Noch konsequenter verweigert sich Tor Iben in seinem Film „Hier war ich noch nie“ der eindeutigen Charakterisierung seiner Hauptfigur. Entstanden nach einer wahren Begebenheit beginnt der Film wie eine Coming-of-Age-Geschichte über einen türkischstämmigen jungen Mann, der sorglos in den Tag hineinlebt und nicht weiß, wie er sein zukünftiges Leben gestalten soll. Selbst seine sexuelle Orientierung gibt dem Publikum Rätsel auf, denn obwohl er auch an einer queeren Theatergruppe mitwirkt, deutet nichts auf seine besondere Affinität zu dieser Gruppierung hin. Sein Leben gerät plötzlich aus den Fugen, als er auf offener Straße angeschossen wird, ohne dass Täter und Motiv ihm bekannt und begreifbar werden.

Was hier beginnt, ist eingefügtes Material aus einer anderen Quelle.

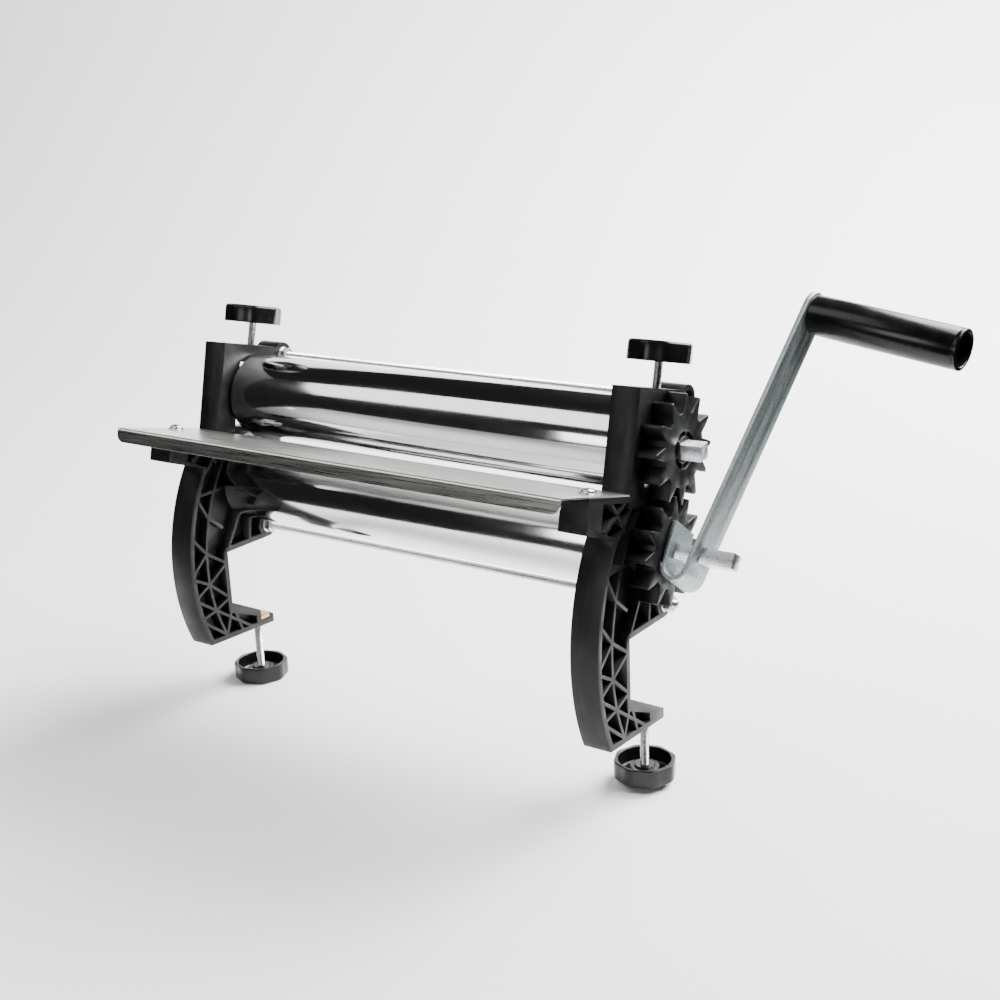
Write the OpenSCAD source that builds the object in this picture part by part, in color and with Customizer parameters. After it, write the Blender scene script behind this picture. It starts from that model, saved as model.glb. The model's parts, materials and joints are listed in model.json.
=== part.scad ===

Die Idee, dem in die Jahre gekommenen Festival mit der Sektion „#of NEXT“ einer neuen Generation von Filmfans den Zutritt zu ermöglichen, ist in jedem Fall begrüßenswert. Es bleibt zu hoffen, dass diese beim 60. Jubiläum im kommenden Jahr mutig weitergeführt und sogar noch erweitert wird.